Studying cemeteries offers a window into the beliefs and understandings of a people about death, life, the hereafter and what we consider important. Our views of death and the afterlife are intertwined with changes in cemetery design; the transition to park cemeteries coincided with the Enlightenment's idealized views concerning nature.

These cities of the dead also tell the stories of the people buried there. Through gravestones and monuments in Grand Rapids' cemeteries, Dilley weaves a story about the personalities who shaped and guided Grand Rapids to what it is today. Some are familiar, such as Louis Campau, the founder of Grand Rapids, or John Ball, whose grave is marked by a rock “dug from the earthen cliff of the very land donated by the Balls" that we know today as John Ball Park and Zoo.

Others played minor parts in the drama of the city’s growth but still contributed to Grand Rapids' unique nature. In Oak Hill Cemetery lies the grave of John Hake, a streetcar operator who was the first person to die on the city’s streetcar lines, and his gravestone bears an etching of a streetcar.

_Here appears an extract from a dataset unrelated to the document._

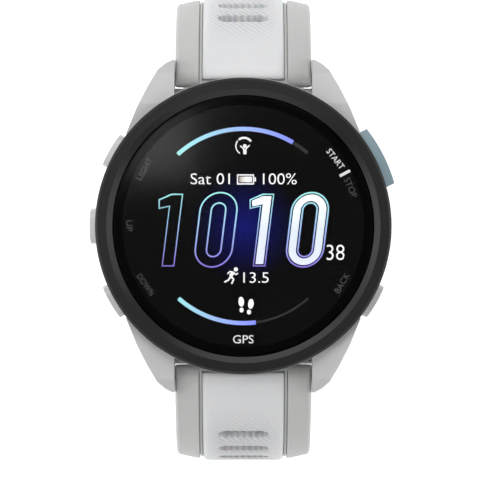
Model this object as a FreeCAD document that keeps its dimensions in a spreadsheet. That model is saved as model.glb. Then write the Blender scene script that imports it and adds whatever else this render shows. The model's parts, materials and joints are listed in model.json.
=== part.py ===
import FreeCAD, Part
import math
import os
import re
import Sketcher
from FreeCAD import Placement, Rotation, Vector

# A round GPS running watch on a quick-release two-tone strap, closed into a loop.
# +Z points out of the display, +Y to 12 o'clock, +X to 3 o'clock.
# The origin is the middle of the flat outer face of the heart-rate window.

doc = FreeCAD.newDocument("RunningWatch")
os.makedirs("parts", exist_ok=True)

sheet = doc.addObject("Spreadsheet::Sheet", "Sizes")
sizes = []


def size(alias, number, note):
    row = len(sizes) + 1
    sheet.set("A%d" % row, alias)
    sheet.set("B%d" % row, str(number))
    sheet.set("C%d" % row, note)
    sheet.setAlias("B%d" % row, alias)
    sizes.append(alias)


# Case
size("case_diameter", 43.0, "across the bezel")
size("case_height", 11.6, "sensor window face to bezel top")
size("case_wall", 3.5, "mid case, outside to the hollow")
size("back_face", 1.6, "height of the flat of the rear cover")
size("cover_thickness", 1.2, "rear cover flange")
size("cover_rim", 1.6, "mid case outside the rear cover")
size("ear_radius", 1.9, "screw ears of the rear cover")
size("bezel_height", 1.8, "bezel ring above its seat")
size("bezel_skirt", 0.5, "bezel ring below its seat")
size("bezel_width", 2.5, "bezel ring, outer edge to glass edge")
size("bezel_chamfer", 0.86, "slope from the bezel top down to the glass")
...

Dilley's research also show the melting pot Grand Rapids has been and the four corners of the world from which people came to Michigan. (Even the Catholic cemeteries were divided, at times, by ethnicity – German, Polish, Lithuanian.) The city’s graveyards house the mortal remains of a "onetime surgeon general of Russia" and another military officer whose gravestone states that he "marched with Napoleon in the siege of Moscow in September 1812." It is remarkable to think of the lives these men lived that brought them from Europe all the way to the small town of Grand Rapids, Michigan.

Cemeteries, you might be surprised to learn are money losers. Dilleywrites that "(d)eclining religious affiliation and practice among Americans may compromise the formerly rather routine use of cemeteries for burial and the appearance of the markers and monuments placed there." Cremation is displacing burial. While Dilley does not philosophize about this change, he does write that even with the increase of cremation, cemeteries will still be needed.

I will, however, indulge my penchant to philosophize. Dilley's book shows us the beauty that can surround death. His book tells the story of beautiful places created and built to house the earthly remains of beloved family, friends, and colleagues. These cemeteries are a human reaction to the reality of death and our desire to treat the remains of the dead with dignity. They allow us to touch, in a way, our loved ones who have passed on. Cremation, in my mind, seems to negate something basic to our humanity.

And while, I hate the word closure, there is something profound and healing about being able to see and touch the body of a loved one who has passed away, and there is something equally disturbing about showing up to a funeral home to find a loved one in a small box. The beautiful cemeteries here in Grand Rapids of which Dilley writes are the flowering of a very real and necessary human need. If they become merely relics of the past, we will be losing something essential to our humanity.